— Data extract —

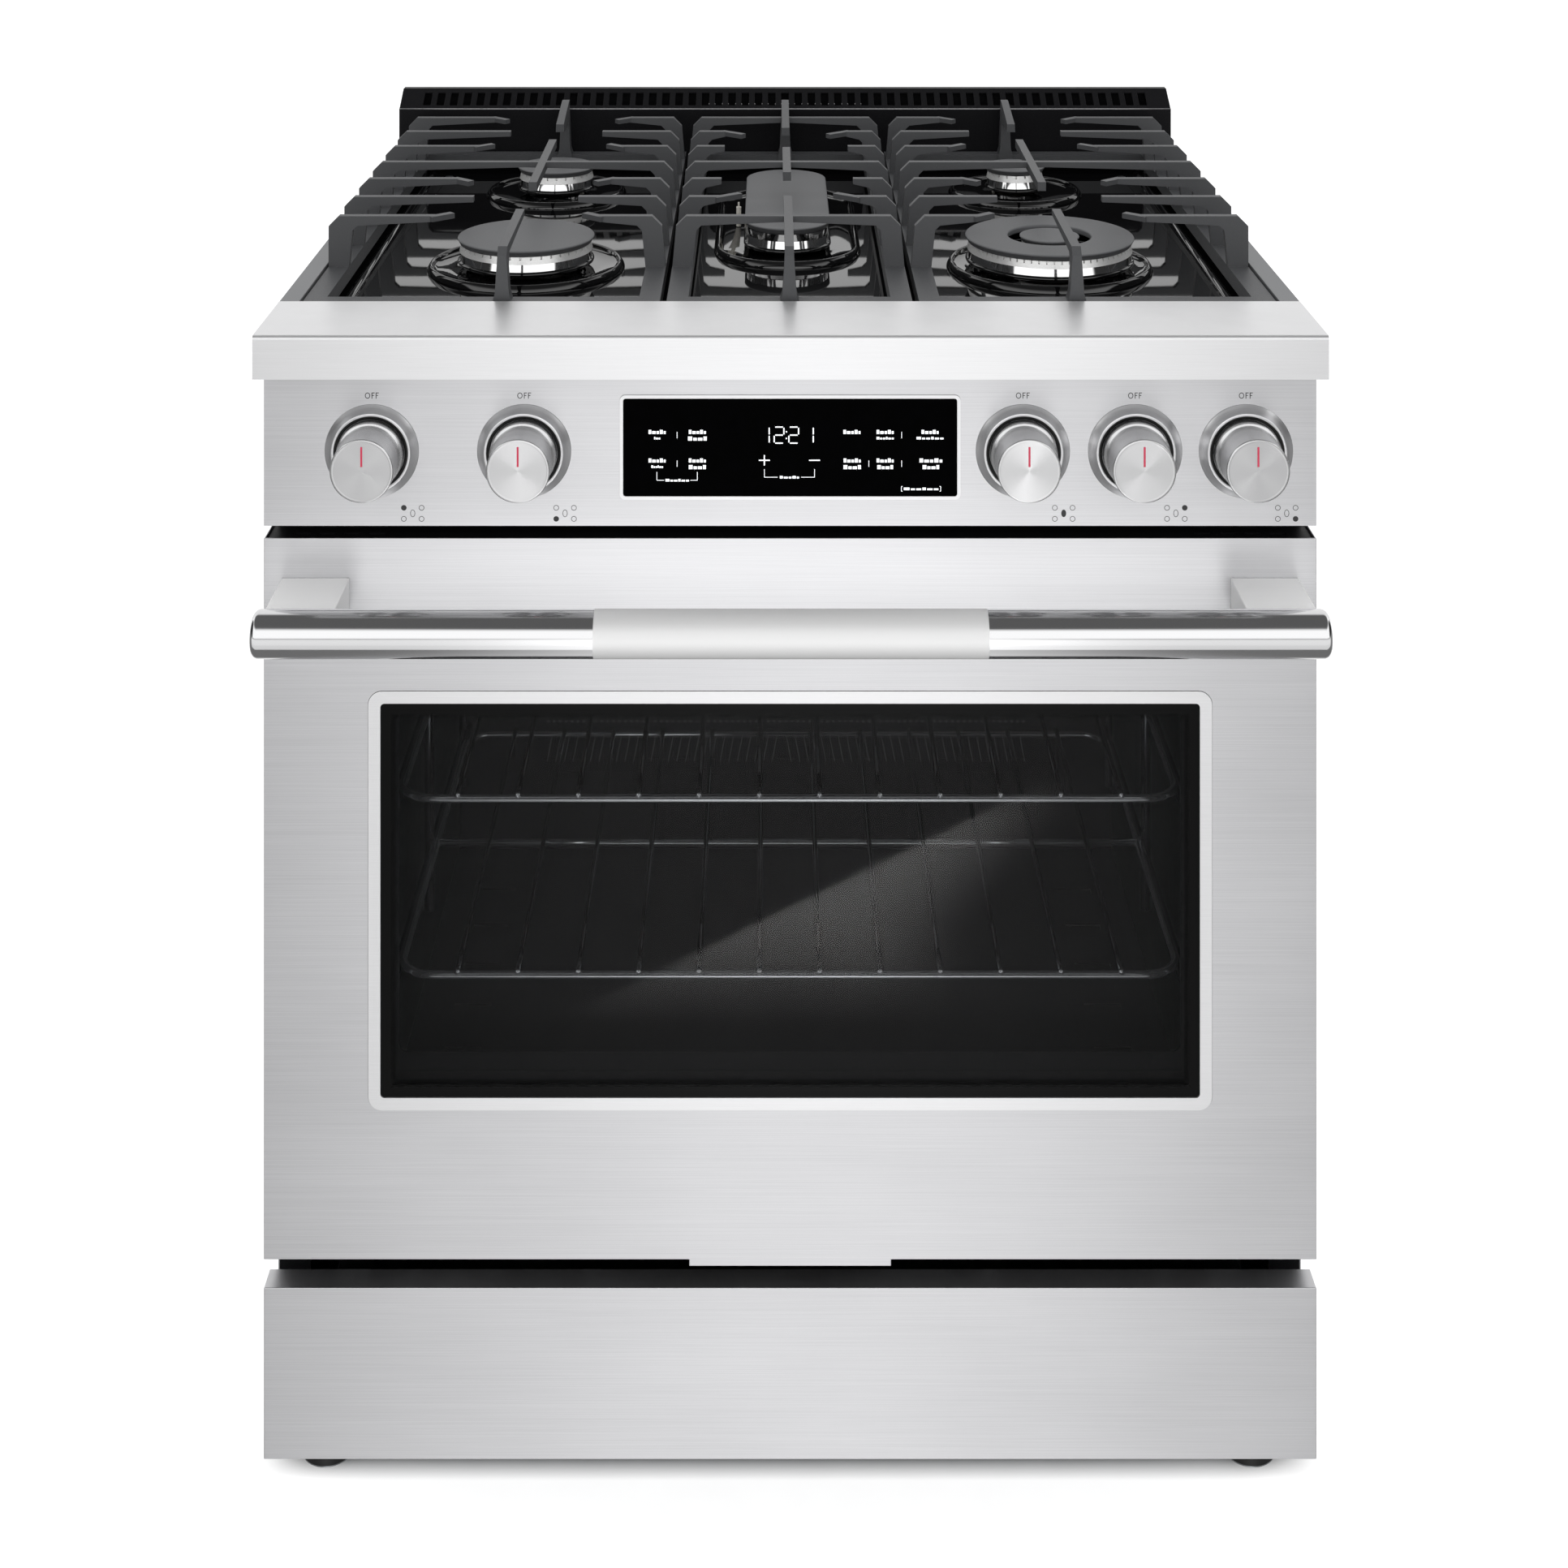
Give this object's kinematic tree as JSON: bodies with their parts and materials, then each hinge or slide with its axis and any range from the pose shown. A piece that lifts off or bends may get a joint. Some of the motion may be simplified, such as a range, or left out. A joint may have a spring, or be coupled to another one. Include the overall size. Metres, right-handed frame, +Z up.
{
  "type": "freestanding gas range",
  "caption": "Freestanding gas range with sealed burners under cast grates, a front control panel with knobs, a drop-down convection oven door and a storage drawer.",
  "frame": {"origin": "middle of the footprint, on the floor under the feet", "axes": "+Z up, front of the range towards -Y, +X to the right seen from the front"},
  "size_m": [0.76, 0.7222, 0.9686],
  "materials": {
    "stainless": "brushed stainless sheet, horizontal grain",
    "stainless_trim": "fine brushed stainless",
    "handle_steel": "polished stainless tube",
    "knob_metal": "turned and spun metal",
    "side_paint": "silver grey painted sheet",
    "galvanised": "zinc coated sheet",
    "cavity_enamel": "dark porcelain enamel",
    "pan_enamel": "glossy black porcelain enamel",
    "cap_enamel": "matte black enamel",
    "vent_black": "satin black paint",
    "cast_iron": "enamelled cast iron, satin",
    "burner_metal": "die-cast aluminium",
    "chrome_wire": "chrome plated wire",
    "steel": "zinc plated steel",
    "brass": "machined brass",
    "gas_tube": "drawn tube",
    "window_glass": "tinted tempered glass",
    "inner_glass": "clear tempered glass",
    "display_glass": "black touch glass",
    "plastic": "moulded black plastic",
    "ceramic": "glazed ceramic",
    "insulation": "glass wool blanket",
    "gasket": "woven glass fibre braid",
    "motor": "pressed steel can"
  },
  "bodies": {
    "root": {"left_side_panel": "side_paint", "right_side_panel": "side_paint", "rear_panel": "galvanised", "base_frame": "galvanised", "leveling_legs": "steel", "front_frame": "vent_black", "oven_liner": "cavity_enamel", "oven_floor": "cavity_enamel", "insulation_wrap": "insulation", "cooktop_pan": "pan_enamel", "front_rail": "stainless_trim", "cooktop_trims": "stainless_trim", "vent_trim": "vent_black", "control_panel": "stainless", "display_glass": "display_glass", "display_bezel": "stainless_trim", "control_board": "plastic", "gas_piping": "gas_tube", "burner_valves": "brass", "knob_bezels": "knob_metal", "burner_bases": "pan_enamel", "burner_heads": "burner_metal", "burner_caps": "cap_enamel", "spark_electrodes": "ceramic", "bake_burner": "steel", "broil_burner": "steel", "fan_cover": "cavity_enamel", "fan_motor": "motor", "rack_guides": "chrome_wire", "hinge_brackets": "steel", "hinge_pins": "steel", "door_gasket": "gasket", "drawer_slides": "steel", "panel_screws": "steel"},
    "door": {"door_skin": "stainless", "door_window": "window_glass", "window_trim": "stainless_trim", "door_liner": "cavity_enamel", "door_inner_glass": "inner_glass", "door_top_vent": "vent_black", "handle_bar": "handle_steel", "handle_standoffs": "stainless_trim"},
    "drawer": {"drawer_front": "stainless", "drawer_tub": "galvanised"},
    "fan": {"convection_fan": "steel"},
    "top_rack": {"upper_rack": "chrome_wire"},
    "bottom_rack": {"lower_rack": "chrome_wire"},
    "grate_left": {"left_grate": "cast_iron"},
    "grate_centre": {"centre_grate": "cast_iron"},
    "grate_right": {"right_grate": "cast_iron"},
    "stem_1": {"valve_stem_1": "steel"},
    "knob_body_1": {"knob_1": "knob_metal"},
    "stem_2": {"valve_stem_2": "steel"},
    "knob_body_2": {"knob_2": "knob_metal"},
    "stem_3": {"valve_stem_3": "steel"},
    "knob_body_3": {"knob_3": "knob_metal"},
    "stem_4": {"valve_stem_4": "steel"},
    "knob_body_4": {"knob_4": "knob_metal"},
    "stem_5": {"valve_stem_5": "steel"},
    "knob_body_5": {"knob_5": "knob_metal"}
  },
  "joints": [
    {"name": "door_hinge", "type": "hinge", "parent": "root", "child": "door", "pos_m": [0, -0.25885, 0.2482], "axis": [1, 0, 0], "range_deg": [0, 90]},
    {"name": "drawer_slide", "type": "slide", "parent": "root", "child": "drawer", "axis": [0, -1, 0], "range_m": [0, 0.35]},
    {"name": "fan_spin", "type": "hinge", "parent": "root", "child": "fan", "pos_m": [0, 0.20115, 0.495], "axis": [0, 1, 0], "continuous": true},
    {"name": "upper_rack_slide", "type": "slide", "parent": "root", "child": "top_rack", "axis": [0, -1, 0], "range_m": [0, 0.014]},
    {"name": "lower_rack_slide", "type": "slide", "parent": "root", "child": "bottom_rack", "axis": [0, -1, 0], "range_m": [0, 0.014]},
    {"name": "left_grate_lift", "type": "slide", "parent": "root", "child": "grate_left", "axis": [0, 0, 1], "range_m": [0, 0.08]},
    {"name": "centre_grate_lift", "type": "slide", "parent": "root", "child": "grate_centre", "axis": [0, 0, 1], "range_m": [0, 0.08]},
    {"name": "right_grate_lift", "type": "slide", "parent": "root", "child": "grate_right", "axis": [0, 0, 1], "range_m": [0, 0.08]},
    {"name": "knob_turn_1", "type": "hinge", "parent": "root", "child": "stem_1", "pos_m": [-0.302, -0.27885, 0.82], "axis": [0, -1, 0], "range_deg": [0, 210]},
    {"name": "knob_push_1", "type": "slide", "parent": "stem_1", "child": "knob_body_1", "axis": [0, 1, 0], "range_m": [0, 0.003], "stiffness_N_per_m": 1500},
    {"name": "knob_turn_2", "type": "hinge", "parent": "root", "child": "stem_2", "pos_m": [-0.192, -0.27885, 0.82], "axis": [0, -1, 0], "range_deg": [0, 210]},
    {"name": "knob_push_2", "type": "slide", "parent": "stem_2", "child": "knob_body_2", "axis": [0, 1, 0], "range_m": [0, 0.003], "stiffness_N_per_m": 1500},
    {"name": "knob_turn_3", "type": "hinge", "parent": "root", "child": "stem_3", "pos_m": [0.168, -0.27885, 0.82], "axis": [0, -1, 0], "range_deg": [0, 210]},
    {"name": "knob_push_3", "type": "slide", "parent": "stem_3", "child": "knob_body_3", "axis": [0, 1, 0], "range_m": [0, 0.003], "stiffness_N_per_m": 1500},
    {"name": "knob_turn_4", "type": "hinge", "parent": "root", "child": "stem_4", "pos_m": [0.249, -0.27885, 0.82], "axis": [0, -1, 0], "range_deg": [0, 210]},
    {"name": "knob_push_4", "type": "slide", "parent": "stem_4", "child": "knob_body_4", "axis": [0, 1, 0], "range_m": [0, 0.003], "stiffness_N_per_m": 1500},
    {"name": "knob_turn_5", "type": "hinge", "parent": "root", "child": "stem_5", "pos_m": [0.329, -0.27885, 0.82], "axis": [0, -1, 0], "range_deg": [0, 210]},
    {"name": "knob_push_5", "type": "slide", "parent": "stem_5", "child": "knob_body_5", "axis": [0, 1, 0], "range_m": [0, 0.003], "stiffness_N_per_m": 1500}
  ]
}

— What you will do —
Every line of the material must be returned exactly as it appears.

— Solution for this exercise —
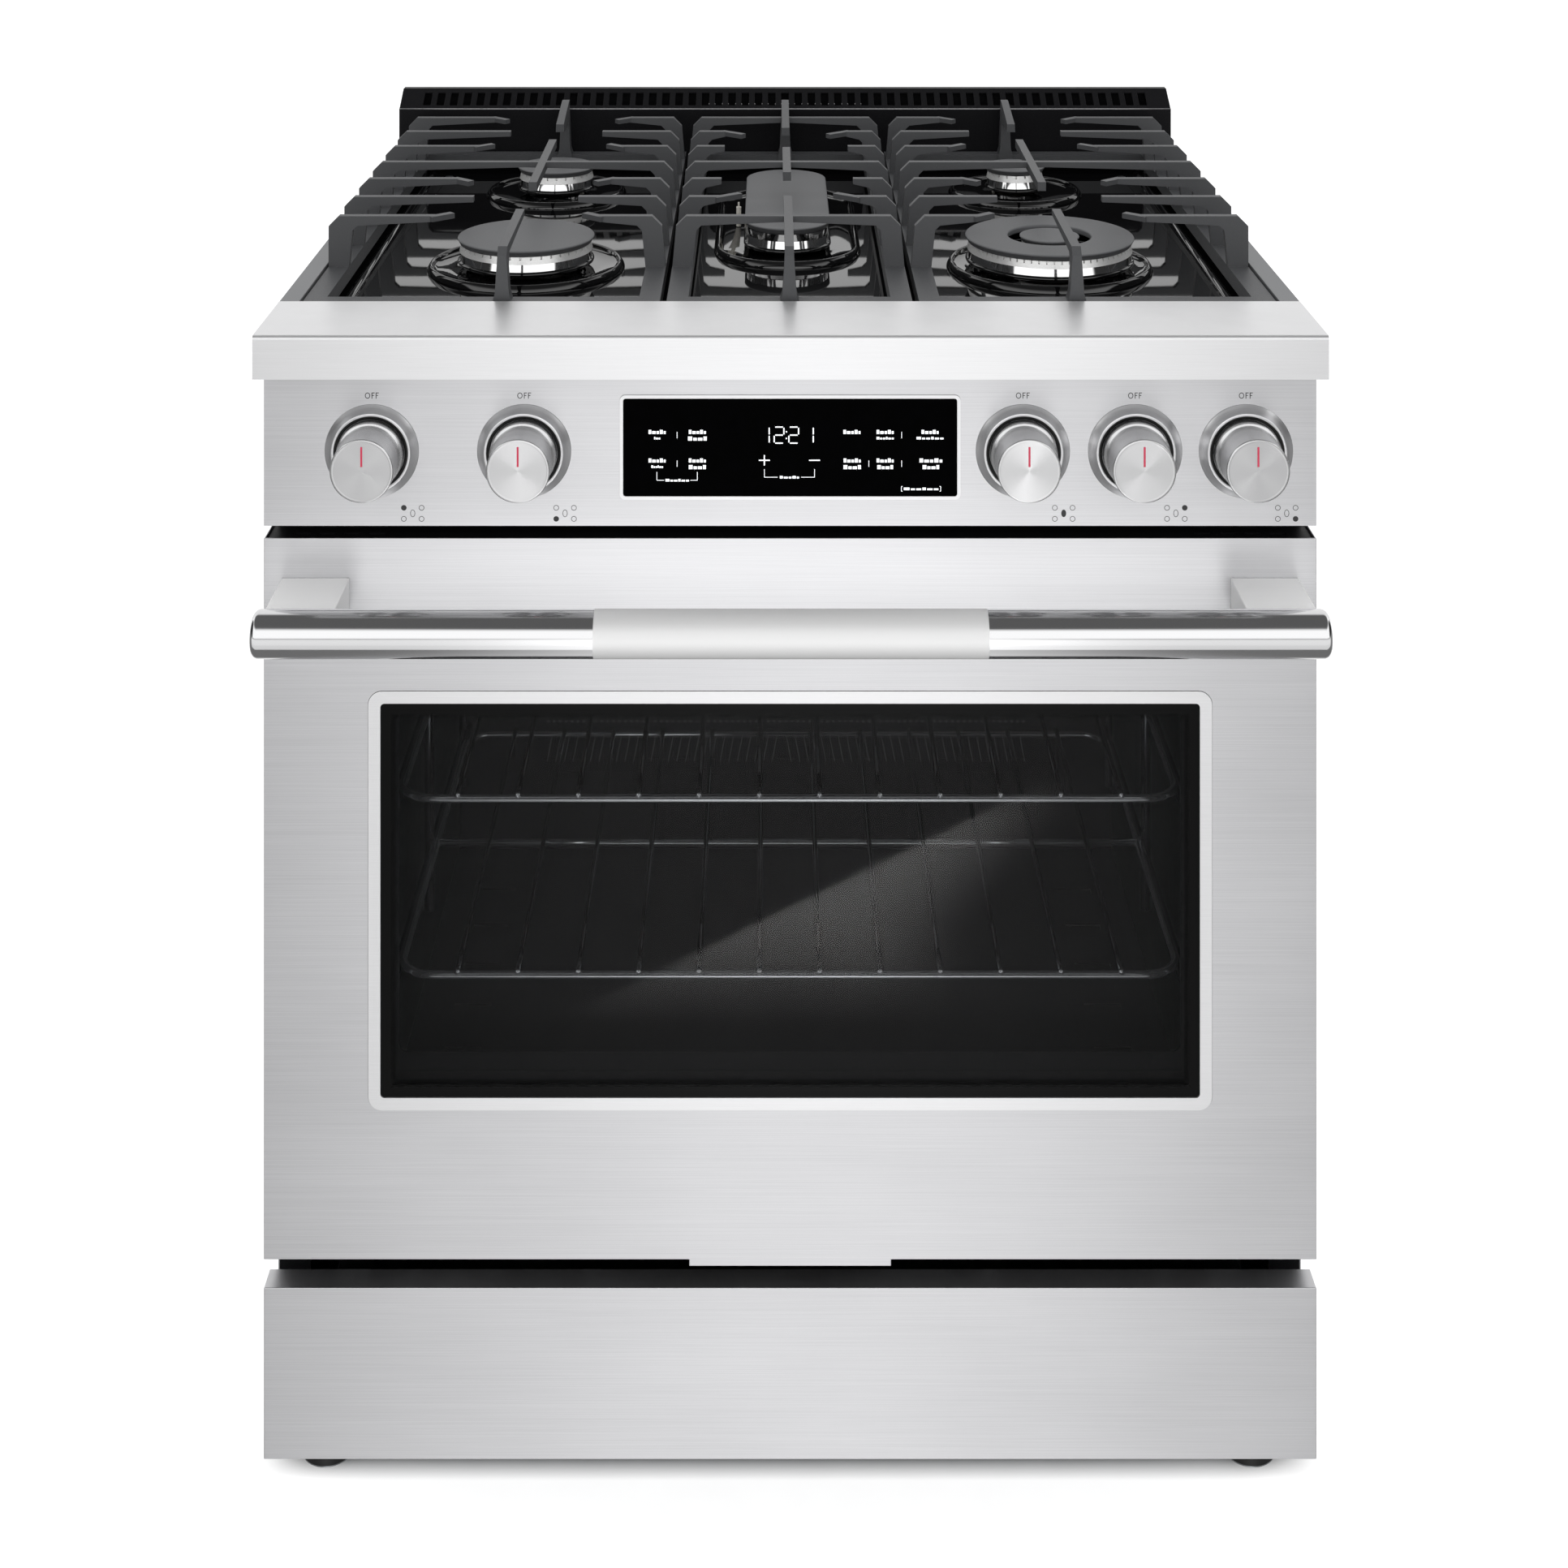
Give this object's kinematic tree as JSON: bodies with their parts and materials, then each hinge or slide with its axis and any range from the pose shown. A piece that lifts off or bends may get a joint. Some of the motion may be simplified, such as a range, or left out. A joint may have a spring, or be coupled to another one. Include the overall size. Metres, right-handed frame, +Z up.
{
  "type": "freestanding gas range",
  "caption": "Freestanding gas range with sealed burners under cast grates, a front control panel with knobs, a drop-down convection oven door and a storage drawer.",
  "frame": {"origin": "middle of the footprint, on the floor under the feet", "axes": "+Z up, front of the range towards -Y, +X to the right seen from the front"},
  "size_m": [0.76, 0.7222, 0.9686],
  "materials": {
    "stainless": "brushed stainless sheet, horizontal grain",
    "stainless_trim": "fine brushed stainless",
    "handle_steel": "polished stainless tube",
    "knob_metal": "turned and spun metal",
    "side_paint": "silver grey painted sheet",
    "galvanised": "zinc coated sheet",
    "cavity_enamel": "dark porcelain enamel",
    "pan_enamel": "glossy black porcelain enamel",
    "cap_enamel": "matte black enamel",
    "vent_black": "satin black paint",
    "cast_iron": "enamelled cast iron, satin",
    "burner_metal": "die-cast aluminium",
    "chrome_wire": "chrome plated wire",
    "steel": "zinc plated steel",
    "brass": "machined brass",
    "gas_tube": "drawn tube",
    "window_glass": "tinted tempered glass",
    "inner_glass": "clear tempered glass",
    "display_glass": "black touch glass",
    "plastic": "moulded black plastic",
    "ceramic": "glazed ceramic",
    "insulation": "glass wool blanket",
    "gasket": "woven glass fibre braid",
    "motor": "pressed steel can"
  },
  "bodies": {
    "root": {"left_side_panel": "side_paint", "right_side_panel": "side_paint", "rear_panel": "galvanised", "base_frame": "galvanised", "leveling_legs": "steel", "front_frame": "vent_black", "oven_liner": "cavity_enamel", "oven_floor": "cavity_enamel", "insulation_wrap": "insulation", "cooktop_pan": "pan_enamel", "front_rail": "stainless_trim", "cooktop_trims": "stainless_trim", "vent_trim": "vent_black", "control_panel": "stainless", "display_glass": "display_glass", "display_bezel": "stainless_trim", "control_board": "plastic", "gas_piping": "gas_tube", "burner_valves": "brass", "knob_bezels": "knob_metal", "burner_bases": "pan_enamel", "burner_heads": "burner_metal", "burner_caps": "cap_enamel", "spark_electrodes": "ceramic", "bake_burner": "steel", "broil_burner": "steel", "fan_cover": "cavity_enamel", "fan_motor": "motor", "rack_guides": "chrome_wire", "hinge_brackets": "steel", "hinge_pins": "steel", "door_gasket": "gasket", "drawer_slides": "steel", "panel_screws": "steel"},
    "door": {"door_skin": "stainless", "door_window": "window_glass", "window_trim": "stainless_trim", "door_liner": "cavity_enamel", "door_inner_glass": "inner_glass", "door_top_vent": "vent_black", "handle_bar": "handle_steel", "handle_standoffs": "stainless_trim"},
    "drawer": {"drawer_front": "stainless", "drawer_tub": "galvanised"},
    "fan": {"convection_fan": "steel"},
    "top_rack": {"upper_rack": "chrome_wire"},
    "bottom_rack": {"lower_rack": "chrome_wire"},
    "grate_left": {"left_grate": "cast_iron"},
    "grate_centre": {"centre_grate": "cast_iron"},
    "grate_right": {"right_grate": "cast_iron"},
    "stem_1": {"valve_stem_1": "steel"},
    "knob_body_1": {"knob_1": "knob_metal"},
    "stem_2": {"valve_stem_2": "steel"},
    "knob_body_2": {"knob_2": "knob_metal"},
    "stem_3": {"valve_stem_3": "steel"},
    "knob_body_3": {"knob_3": "knob_metal"},
    "stem_4": {"valve_stem_4": "steel"},
    "knob_body_4": {"knob_4": "knob_metal"},
    "stem_5": {"valve_stem_5": "steel"},
    "knob_body_5": {"knob_5": "knob_metal"}
  },
  "joints": [
    {"name": "door_hinge", "type": "hinge", "parent": "root", "child": "door", "pos_m": [0, -0.25885, 0.2482], "axis": [1, 0, 0], "range_deg": [0, 90]},
    {"name": "drawer_slide", "type": "slide", "parent": "root", "child": "drawer", "axis": [0, -1, 0], "range_m": [0, 0.35]},
    {"name": "fan_spin", "type": "hinge", "parent": "root", "child": "fan", "pos_m": [0, 0.20115, 0.495], "axis": [0, 1, 0], "continuous": true},
    {"name": "upper_rack_slide", "type": "slide", "parent": "root", "child": "top_rack", "axis": [0, -1, 0], "range_m": [0, 0.014]},
    {"name": "lower_rack_slide", "type": "slide", "parent": "root", "child": "bottom_rack", "axis": [0, -1, 0], "range_m": [0, 0.014]},
    {"name": "left_grate_lift", "type": "slide", "parent": "root", "child": "grate_left", "axis": [0, 0, 1], "range_m": [0, 0.08]},
    {"name": "centre_grate_lift", "type": "slide", "parent": "root", "child": "grate_centre", "axis": [0, 0, 1], "range_m": [0, 0.08]},
    {"name": "right_grate_lift", "type": "slide", "parent": "root", "child": "grate_right", "axis": [0, 0, 1], "range_m": [0, 0.08]},
    {"name": "knob_turn_1", "type": "hinge", "parent": "root", "child": "stem_1", "pos_m": [-0.302, -0.27885, 0.82], "axis": [0, -1, 0], "range_deg": [0, 210]},
    {"name": "knob_push_1", "type": "slide", "parent": "stem_1", "child": "knob_body_1", "axis": [0, 1, 0], "range_m": [0, 0.003], "stiffness_N_per_m": 1500},
    {"name": "knob_turn_2", "type": "hinge", "parent": "root", "child": "stem_2", "pos_m": [-0.192, -0.27885, 0.82], "axis": [0, -1, 0], "range_deg": [0, 210]},
    {"name": "knob_push_2", "type": "slide", "parent": "stem_2", "child": "knob_body_2", "axis": [0, 1, 0], "range_m": [0, 0.003], "stiffness_N_per_m": 1500},
    {"name": "knob_turn_3", "type": "hinge", "parent": "root", "child": "stem_3", "pos_m": [0.168, -0.27885, 0.82], "axis": [0, -1, 0], "range_deg": [0, 210]},
    {"name": "knob_push_3", "type": "slide", "parent": "stem_3", "child": "knob_body_3", "axis": [0, 1, 0], "range_m": [0, 0.003], "stiffness_N_per_m": 1500},
    {"name": "knob_turn_4", "type": "hinge", "parent": "root", "child": "stem_4", "pos_m": [0.249, -0.27885, 0.82], "axis": [0, -1, 0], "range_deg": [0, 210]},
    {"name": "knob_push_4", "type": "slide", "parent": "stem_4", "child": "knob_body_4", "axis": [0, 1, 0], "range_m": [0, 0.003], "stiffness_N_per_m": 1500},
    {"name": "knob_turn_5", "type": "hinge", "parent": "root", "child": "stem_5", "pos_m": [0.329, -0.27885, 0.82], "axis": [0, -1, 0], "range_deg": [0, 210]},
    {"name": "knob_push_5", "type": "slide", "parent": "stem_5", "child": "knob_body_5", "axis": [0, 1, 0], "range_m": [0, 0.003], "stiffness_N_per_m": 1500}
  ]
}